Spieszyliśmy się z kopaniem pod ławę żeby od poniedziałku, 18.08. przywieźć zbrojenie. Zbrojenie kręciliśmy na działce naszych miłych przyjaciół czyli u Grażynki i Alberta (POZDRAWIAMY !!!). Znosili nasze towarzystwo dzielnie przez chyba tydzień ... dzielni to ludzie i cierpliwi ;) ! Wracając do wykopu ....wyjechaliśmy na weekend, kiedy to szalały tornada po Polsce ... kiedy wróciliśmy i zobaczyliśmy to co na zdjęciu to..... serce bolało. Szczególnie mocno mojego męża, bo on walczył z wykopem :(( .
Wody było FUUUULLLLL.....lekka załamka nas opanowała. Zasięgaliśmy różnych porad u różnych ludzi, którzy budowali swoje chałupy..pomysłów było wiele, np.: zasypać piaskiem, zasypać gruzem... itd. Wspaniałomyślnie (hehe) zadzwoniliśmy do kierownika budowy, żeby się chłop wypowiedział na te wszystkie pomysły to....to co powiedział nie nadaje się na forum ;). Oznacza to, że zostaliśmy oświeceni i pokierowani na właściwe tory ;) przez kierownika i nabyliśmy fajną pompę, żeby pozbyć się tej wody z wykopu.

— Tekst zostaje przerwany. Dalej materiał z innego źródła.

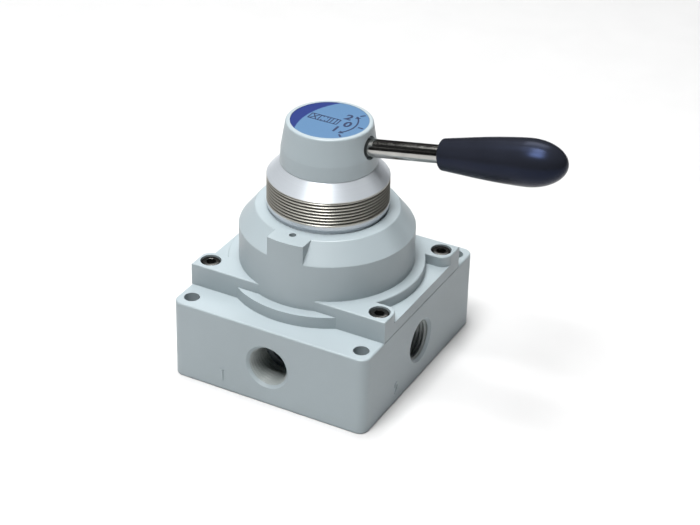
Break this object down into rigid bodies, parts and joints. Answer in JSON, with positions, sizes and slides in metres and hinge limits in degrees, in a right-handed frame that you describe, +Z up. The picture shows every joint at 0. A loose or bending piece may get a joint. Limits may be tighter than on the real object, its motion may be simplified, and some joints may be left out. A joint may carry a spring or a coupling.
{
  "type": "hand lever air valve",
  "caption": "Rotary disc air valve with a port on each side, a domed cover, a threaded panel neck and a hand lever on a tapered hub.",
  "frame": {"origin": "centre of the body's bottom face", "axes": "+Z up the spindle, +X along the lever in its middle position, -Y towards the front, which has the cover's key pad"},
  "size_m": [0.1572, 0.106, 0.1309],
  "materials": {
    "casting_enamel": "satin light grey enamel on an aluminium casting",
    "turned_metal": "bright turned",
    "label_film": "printed film, two blues",
    "plated_steel": "bright plated",
    "grip_plastic": "moulded, semi gloss",
    "black_steel": "blackened",
    "spring_steel": "as drawn",
    "ground_steel": "ground",
    "seal_rubber": "moulded",
    "disc_plastic": "machined acetal",
    "bearing_bronze": "turned bronze",
    "insert_brass": "turned brass"
  },
  "bodies": {
    "housing": {"valve_body": "casting_enamel", "seat_plate": "ground_steel", "seat_o_rings": "seal_rubber", "cover_o_ring": "seal_rubber", "bonnet": "casting_enamel", "neck_bush": "turned_metal", "spindle_bushing": "bearing_bronze", "wiper_seal": "seal_rubber", "detent_ring": "ground_steel", "bonnet_washers": "spring_steel", "bonnet_screws": "black_steel"},
    "rotor": {"rotary_disc": "disc_plastic", "disc_springs": "spring_steel", "spindle": "ground_steel", "drive_pins": "ground_steel", "thrust_washer": "bearing_bronze", "spindle_o_ring": "seal_rubber", "detent_spring_rear": "spring_steel", "detent_spring_front": "spring_steel", "lever_hub": "casting_enamel", "cap_washer": "spring_steel", "cap_screw": "black_steel", "label_disc": "label_film", "lever_rod": "plated_steel", "lever_grip": "grip_plastic", "grip_insert": "insert_brass"},
    "ball_rear": {"detent_ball_rear": "ground_steel"},
    "ball_front": {"detent_ball_front": "ground_steel"}
  },
  "joints": [
    {"name": "lever_turn", "type": "hinge", "parent": "housing", "child": "rotor", "pos_m": [0, 0, 0.0585], "axis": [0, 0, 1], "range_deg": [-45, 45]},
    {"name": "detent_rear", "type": "slide", "parent": "rotor", "child": "ball_rear", "axis": [0, 1, 0], "range_m": [0, 0.0008], "stiffness_N_per_m": 2000, "springref_m": 0.002, "deforming": ["detent_spring_rear"]},
    {"name": "detent_front", "type": "slide", "parent": "rotor", "child": "ball_front", "axis": [0, -1, 0], "range_m": [0, 0.0008], "stiffness_N_per_m": 2000, "springref_m": 0.002, "deforming": ["detent_spring_front"]}
  ],
  "couplings": [
    {"joint": "detent_front", "follows": "detent_rear", "ratio": 1}
  ]
}
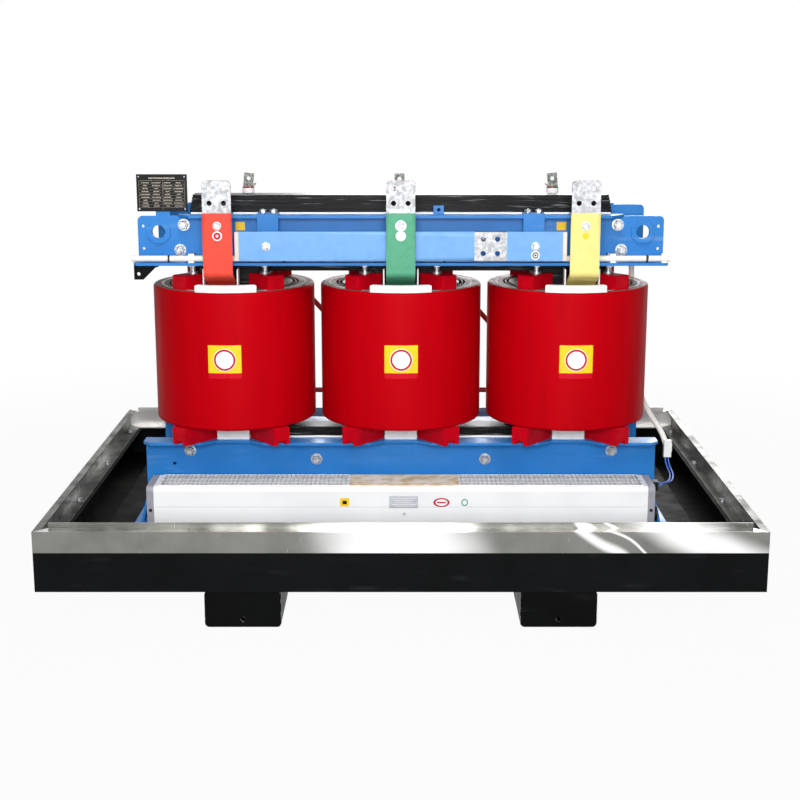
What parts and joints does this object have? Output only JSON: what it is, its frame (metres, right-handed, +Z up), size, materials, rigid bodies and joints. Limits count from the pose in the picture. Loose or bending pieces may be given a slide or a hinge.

W kolejnym tygoniu wypompowywaliśmy wodę. Breja została nieziemska ... rów jest blisko więc 30metrowy wąż i heja z wodą do rowu. Myśleliśmy że trochę się to osuszy w kolejnych dniach ...i tak też było. Kupiliśmy potem rewelacyjne gumiaczki par dwie dla męża i jego brata, którego poprosiliśmy o pomoc przy wykopie. Kolejny tydzień trwało wybieranie osypanej do wykopu ziemi ... w gustownych kaloszkach prosto z OBI ;).